The payment provider-independent mandate setup request may include a return uniform resource identifier (URI) configured by the merchant.
According to one embodiment of the present disclosure, a non-transitory computer-readable medium stores instructions that, when executed, cause a computer system include a processing circuit to: receive a payment intent request from a merchant in association with a payment mandate between the merchant and a customer; retrieve the payment mandate from a payment mandate data store; validate the payment mandate; and in response to determining that the payment mandate is valid, transmit a payment provider-independent payment authorization request to a payment provider associated with the payment mandate.
The instructions to validate the payment mandate may include instructions to determine whether the payment mandate is revoked.
The non-transitory computer-readable medium may further store instructions that, when executed, cause the computer system to: receive a revocation request for the payment mandate; and update the payment mandate in the payment mandate data store to indicate that the payment mandate is revoked.
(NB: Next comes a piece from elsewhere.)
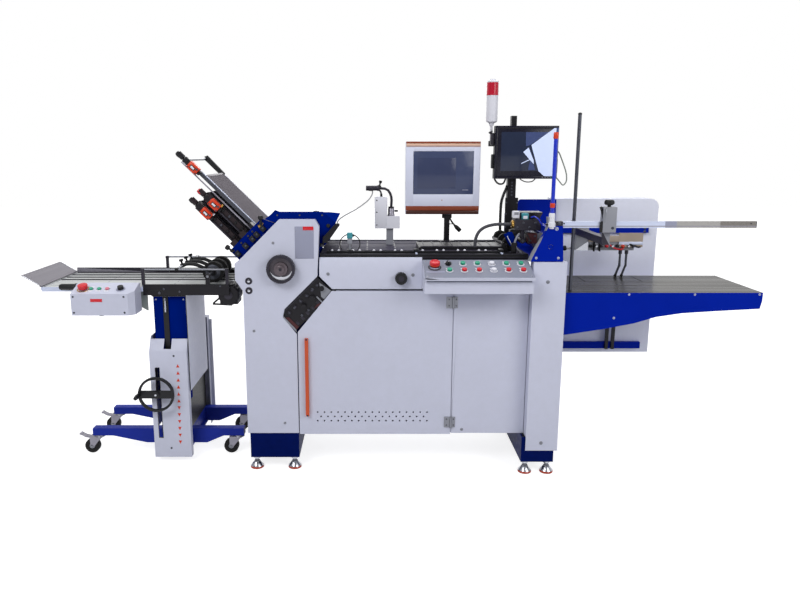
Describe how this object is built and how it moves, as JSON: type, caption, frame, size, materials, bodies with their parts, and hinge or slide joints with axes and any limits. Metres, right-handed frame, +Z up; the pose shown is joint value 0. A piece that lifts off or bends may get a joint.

The non-transitory computer-readable medium may further store instructions that, when executed, cause the computer system to: receive, from the merchant, a payment intent request associated with the customer; determine the payment mandate in the payment mandate data store is revoked; and transmit a response to the merchant indicating that the payment intent request is rejected.
The revocation request may be received from the merchant.
The non-transitory computer-readable medium may further include transmitting a message to the payment provider indicating revocation of the payment mandate.
While the present invention has been described in connection with certain exemplary embodiments, it is to be understood that the invention is not limited to the disclosed embodiments, but, on the contrary, is intended to cover various modifications and equivalent arrangements included within the spirit and scope of the appended claims, and equivalents thereof.